Em pouco mais de cinquenta minutos, amparados em entrevistas
com críticos, sociólogos e filósofos contemporâneos, o documentário acertadamente
evita trilhar o caminho convencional didático de projetos similares, quase
sempre dominados pelo distante olhar do outro sobre a matéria. Ao optar pela
condução propositalmente caótica de vozes que, por hábito filosófico, primam
pelo questionamento constante, ao invés de especialistas que se consideram
donos da razão, o espectador é presenteado com um fluxo de ideias que
primordialmente incitam debate.
A estética anticonformista, dividida em quatro capítulos e
um epílogo, tendo como base argumentativa os livros: “História da Loucura na
Idade Clássica”, “As Palavras e as Coisas” e “História da Sexualidade”, além de
ser intelectualmente instigante, também é coerente com o legado do homenageado,
especialmente quando aborda e, de certa forma, celebra suas contradições. Michel
Foucault sempre confrontava o livro em que trabalhava com os anteriores,
estabelecendo diálogo vivo entre as obras, na esperança de que, da fricção de
ideias, por vezes, antagônicas, ele pudesse encontrar sua identidade.
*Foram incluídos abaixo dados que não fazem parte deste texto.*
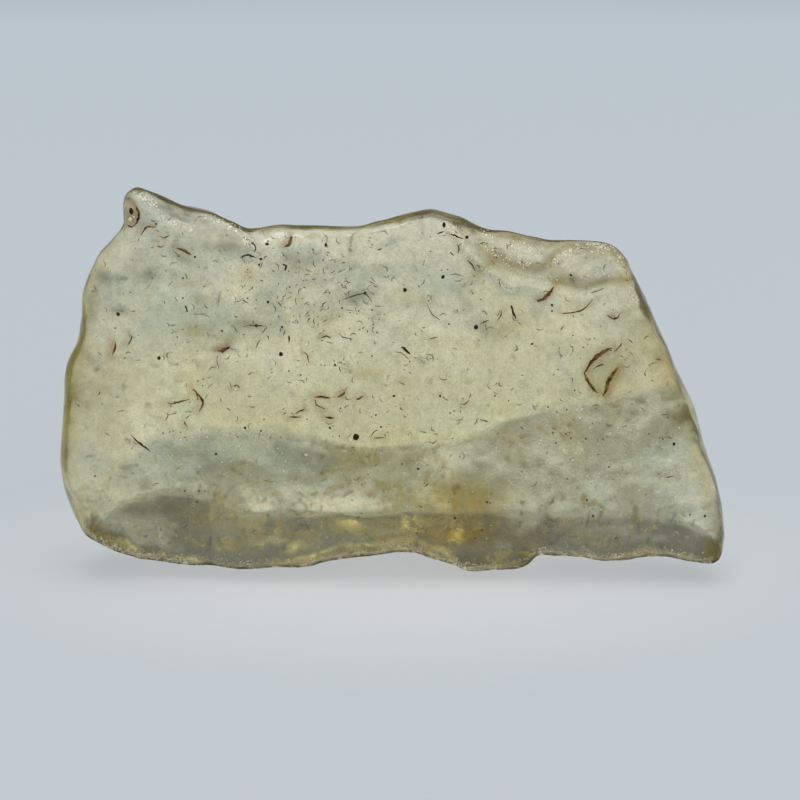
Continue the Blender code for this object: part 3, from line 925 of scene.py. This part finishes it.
def mottled_fill(name, size_mm, dark, light, roughness):
    """An opaque fill that varies between two colours over about size_mm."""
    made, tree = material(name)
    where = node(tree, "ShaderNodeTexCoord").outputs["Object"]
    field = node(tree, "ShaderNodeTexNoise", {"Vector": where, "Scale": 1.0 / (size_mm * MM)}).outputs["Fac"]
    mix = node(tree, "ShaderNodeMapRange", {"Value": field, "From Min": FILL_BLEND[0],
                                            "From Max": FILL_BLEND[1]}).outputs[0]
    colour = node(tree, "ShaderNodeMix", {"Factor": mix, "A": paint(dark), "B": paint(light)},
                  data_type="RGBA").outputs["Result"]
    shader = node(tree, "ShaderNodeBsdfPrincipled", {"Base Color": colour, "Roughness": roughness,
                                                     "Specular IOR Level": FILL_SHINE}).outputs["BSDF"]
    node(tree, "ShaderNodeOutputMaterial", {"Surface": shader})
    return made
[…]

Até mesmo
em seu período como professor no Collège de France, cargo de altíssimo
prestígio, ele subverteu as expectativas, frequentemente utilizando sua posição
para criticar o poder institucionalizado, nunca se moldando à fôrma de conduta
requisitada e abraçada por seus colegas. Apesar de recusar o conceito populista
da luta pela luta, ressaltando sempre a importância fundamental de manter o
pensamento lúcido ativo para a prática da emancipação, ele acompanhou os jovens
nas manifestações de rua, estabelecendo firme oposição aos mecanismos de
dominação da sociedade, reinserindo e revalorizando em seus textos os marginalizados,
loucos, detentos e homossexuais.
Nos breves trechos em que são mostrados registros de suas
entrevistas, o homem segue sendo uma incógnita, o foco está em suas ideias. As
manchetes de sua vida pessoal não importam, qualquer pesquisa rasteira na internet
oferece estas respostas, o trunfo do projeto é utilizar seu tempo tentando
compreender o que o motivava, a origem psicológica de seu estado latente de
insatisfação. O interesse é introduzir a semente em terreno fértil. Quem não
conhece o escritor vai terminar o filme querendo ler seus livros.
* O documentário está sendo exibido no Cine Joia (RJ).